Frank Leatherwood

No. 46, 39
- Positions: Fullback, tight end

Personal information
- Born: August 15, 1977 (age 48) Clyde, North Carolina, U.S.
- Listed height: 6 ft 2 in (1.88 m)
- Listed weight: 260 lb (118 kg)

Career information
- High school: Pisgah (Canton, North Carolina)
- College: Appalachian State
- NFL draft: 1999: undrafted

Career history
- Miami Dolphins (1999–2000)*; Amsterdam Admirals (2000); Chicago Bears (2000)*; Los Angeles Xtreme (2001); Georgia Force (2002)*; Detroit Fury (2003);
- * Offseason and/or practice squad member only

Awards and highlights
- XFL champion (2001);
- Stats at ArenaFan.com

= Frank Leatherwood =

American football player (born 1977)

Frank Leatherwood (born August 15, 1977) is an American former professional football fullback who played one season with the Detroit Fury of the Arena Football League (AFL).
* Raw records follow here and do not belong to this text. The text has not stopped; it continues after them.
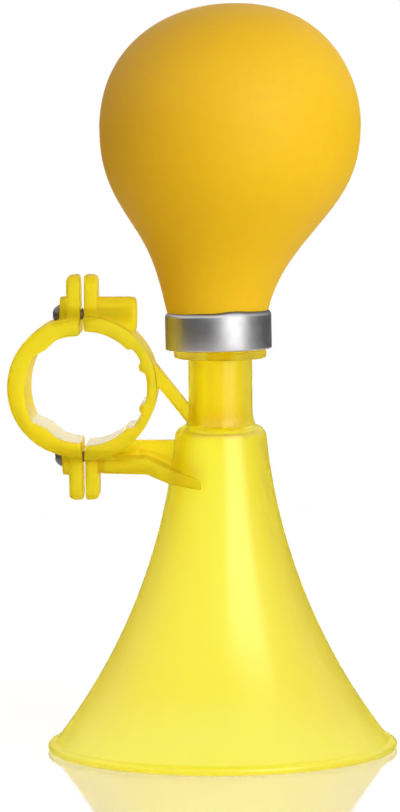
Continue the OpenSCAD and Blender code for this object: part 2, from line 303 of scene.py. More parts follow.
def clear_plastic(
    name, colour, deep, edge, roughness, clearness, glow, gloss, bend, stretch, ripple
):
    """Dyed see-through plastic.

    Clearness is the share of light that passes and glow how far the rest spreads, gloss is
    the polish of a face seen square on, and bend is how much light bends on its way in.
    """
    material, tree, shader = new_material(name)
    marks = add_node(
        tree, "ShaderNodeGroup",
        {
            "Colour": colour, "Deep Colour": deep, "Roughness": roughness,
            "Flow Stretch": stretch, "Ripple": ripple,
        },
        node_tree=moulded,
    ).outputs
    # Light crosses more plastic where a wall is seen edge on, which deepens its colour
    facing = add_node(tree, "ShaderNodeLayerWeight", {"Blend": 0.5}).outputs["Facing"]
    tinted = mixed(tree, facing, marks["Colour"], edge)
    # Its polish is dull there, so that the edge keeps that deep colour
    polish = spread(tree, facing, 0.45, 0.85, gloss, 0.0)
    tree.links.new(polish, shader.inputs["Coat Weight"])
    wear_finish(tree, shader, tinted, marks["Roughness"], marks["Normal"])
    set_inputs(shader, {
        "IOR": bend, "Transmission Weight": clearness, "Subsurface Weight": 1.0,
        "Subsurface Scale": glow, "Subsurface Radius": (1.0, 0.7, 0.12),
        "Coat Roughness": 0.24, "Coat IOR": 1.5,
    })
    return material, tree, shader


bell_plastic, bell_tree, bell_shader = clear_plastic(
    "bell_plastic",
    colour=(1.0, 0.97, 0.19, 1), deep=(1.0, 0.95, 0.15, 1), edge=(0.98, 0.80, 0.0, 1),
    roughness=0.46, clearness=0.99, glow=3 * mm, gloss=0.95, bend=1.24,
    stretch=(1, 1, 0.12), ripple=0.05,
)
height = height_on(bell_tree)
# The roof between the bell and the bore of its neck is solid, so that it shows deeper
roof_foot = between(bell_tree, height, ROOF_FOOT)
roof_top = between(bell_tree, height, ROOF_TOP, 1.0, 0.25)
roof = maths(bell_tree, "MULTIPLY", roof_foot, roof_top)
tint_over(bell_tree, bell_shader, roof, (0.965, 0.85, 0.055, 1))
# Towards the foot of the flare, and most on the rolled bead, the colour deepens
foot_depth = between(bell_tree, height, FLARE_FOOT, 0.0, 0.35)
bead_depth = between(bell_tree, height, BEAD_EDGE, 0.0, 0.9)
rim_depth = maths(bell_tree, "MAXIMUM", foot_depth, bead_depth)
tint_over(bell_tree, bell_shader, rim_depth, (0.98, 0.87, 0.03, 1))
# The neck's mould is less polished than the flare's
neck_polish = between(bell_tree, height, NECK_FOOT, 1.0, 0.4)
bell_polish = bell_shader.inputs["Coat Weight"].links[0].from_socket
toned = maths(bell_tree, "MULTIPLY", bell_polish, neck_polish)
bell_tree.links.new(toned, bell_shader.inputs["Coat Weight"])

bead = arc((BEAD_R, BEAD_ROUND), BEAD_ROUND, -90, 62, 14)
outer_flare = [(flare_at(z, 0), z) for z in even(BEAD_TOP, DOME_Z - 0.1, FLARE_STEPS)]
dome = arc((DOME_R, DOME_Z), DOME_ROUND, 6, 78, 12)
sweep = arc((NECK_R + SWEEP_R, SWEEP_Z), SWEEP_R, 199.5, 180, 8)
neck_lip = arc((NECK_R - NECK_LIP, NECK_TOP - NECK_LIP), NECK_LIP, 0, 90, 4)
neck_bore = [(NECK_BORE, NECK_TOP), (NECK_BORE, CAVITY_TOP + ROOF_RISE)]
cavity_low = CAVITY_TOP - CAVITY_ROUND
cavity_side = flare_at(cavity_low, BELL_WALL) - CAVITY_ROUND
cavity_roof = arc((cavity_side, cavity_low), CAVITY_ROUND, 90, 4, 8)
inner_flare = [
    (flare_at(z, BELL_WALL), z) for z in even(cavity_low - 0.3, 2 * MOUTH_ROUND, FLARE_STEPS)
]
mouth_side = flare_at(MOUTH_ROUND, BELL_WALL) + MOUTH_ROUND + 0.05
mouth_edge = arc((mouth_side, MOUTH_ROUND), MOUTH_ROUND, 180, 270, 5)
bell_form = spin_profile(
    bead + outer_flare + dome + sweep + neck_lip
    + neck_bore + cavity_roof + inner_flare + mouth_edge,
    steps=240,
)
bell = make_piece("bell_shell", bell_form, bell_plastic, "horn")
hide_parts("bell")


# Clamp bracket and loose jaw
# Two solid mouldings of a deeper golden plastic with draughted, rounded edges. The
# bracket is one with the bell: its saddle and strut run into the bell's wall. The jaw is
# a free half ring that the two screws draw against the bar.

VOXEL = 0.3
EDGE_PASSES = 3
SADDLE_REACH = 0.35
SADDLE_DEPTH = 0.45
BAR_X = -30.1
BAR_Z = 83.0
BORE_REACH = 15.2
# Distances in mm from the bar's axis over which the painted reflection on the bore's lower wall
# comes in
PAINTED_SHEEN_REACH = (15.3, 14.9)
JAW_WIDTH = 20.0
WALL_IN = 0.5
DRAUGHT = 0.45
LIP = 0.8
LOW_LIP = 0.6
LIP_START = 6.5
LIP_RAMP = 4
LIP_FADE = 1.2
EAR_FOOT = 13.5
EAR_RAMP = 1.5
EAR_TIP = 21
EAR_NEAR = 6
EAR_HALF = 1.5
EAR_SWELL = 0.25


def evaluated_form(part):
    """The form of an object with its modifiers applied."""
    evaluated = part.evaluated_get(bpy.context.evaluated_depsgraph_get())
    bm = bmesh.new()
    bm.from_mesh(evaluated.to_mesh())
    evaluated.to_mesh_clear()
    return bm


def discard(part):
    """Removes an object that only helped to make a form."""
    mesh = part.data
    bpy.data.objects.remove(part)
    bpy.data.meshes.remove(mesh)


def moulded_copy(node, voxel, passes):
    """The CAD node's shape with every edge rounded, as a moulding leaves the tool."""
    bm = bmesh.new()
    bm.from_mesh(nodes[node].data)
    bmesh.ops.remove_doubles(bm, verts=bm.verts, dist=0.001 * mm)
    rough = add_object(node + "_rough", mesh_of(node + "_rough", bm))
    remesh = rough.modifiers.new("voxels", "REMESH")
    remesh.mode = "VOXEL"
    remesh.voxel_size = voxel * mm
    bm = evaluated_form(rough)
    discard(rough)
    for _ in range(passes):
        bmesh.ops.smooth_vert(
            bm, verts=bm.verts, factor=0.5, use_axis_x=True, use_axis_y=True, use_axis_z=True
        )
    return bm


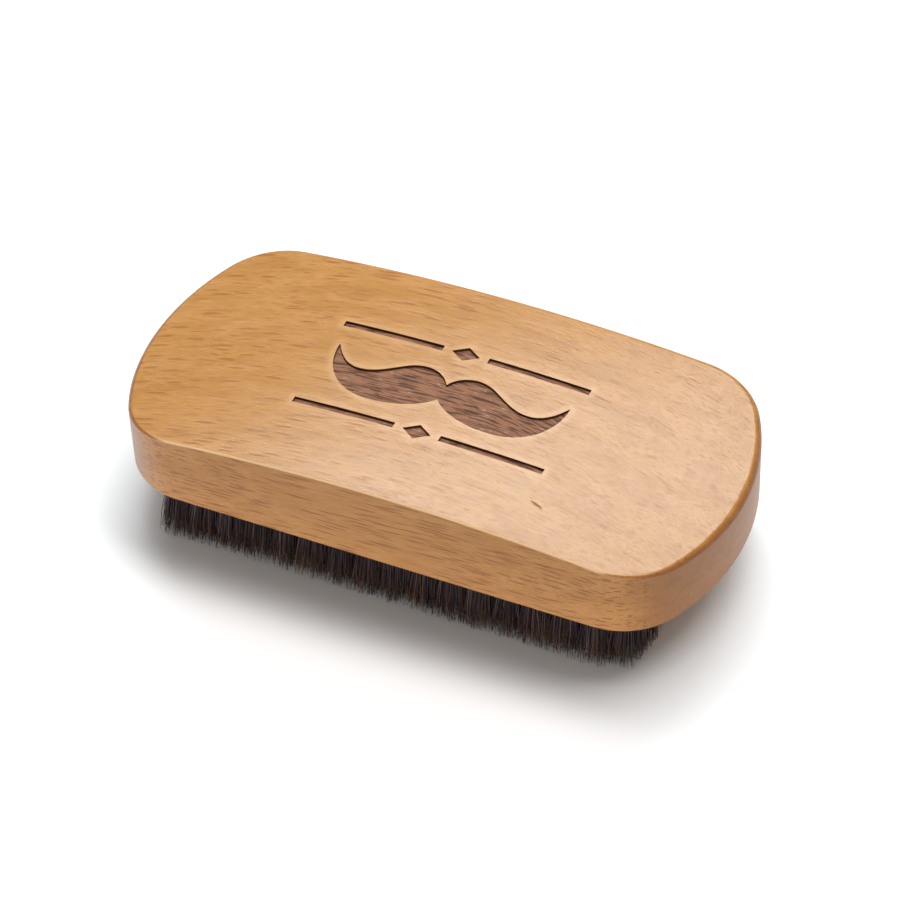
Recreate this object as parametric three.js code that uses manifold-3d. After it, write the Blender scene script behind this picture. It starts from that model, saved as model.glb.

He played college football at Appalachian State.

==Early life==
Leatherwood lettered in baseball and football for the Pisgah High School Black Bears of Canton, North Carolina.

==College career==
Leatherwood played for the Appalachian State Mountaineers of Appalachian State University from 1995 to 1998. He earned first team All-Southland Conference honors his senior year, compiling 28 receptions for 364 yards and one touchdown. He recorded 83 receptions for 1,036 yards and 15 touchdowns during his college career.

==Professional career==
Leatherwood signed with the Miami Dolphins of the National Football League (NFL) on April 19, 1999 after going undrafted in the 1999 NFL draft. He spent the 1999 season on the team's practice squad. He was allocated to NFL Europe to play for the Amsterdam Admirals in 2000, totaling 23 receptions for 251 yards and one touchdown. Leatherwood was released by the Dolphins on August 27, 2000. He was drafted by the Los Angeles Xtreme with the 128th pick in the 2001 XFL draft. He played for them in 2001, winning the Million Dollar Game. Leatherwood signed with the Georgia Force, but was waived on March 24, 2002. Leatherwood signed with the Detroit Fury on October 30, 2002. He was released by the Fury on December 8, 2003.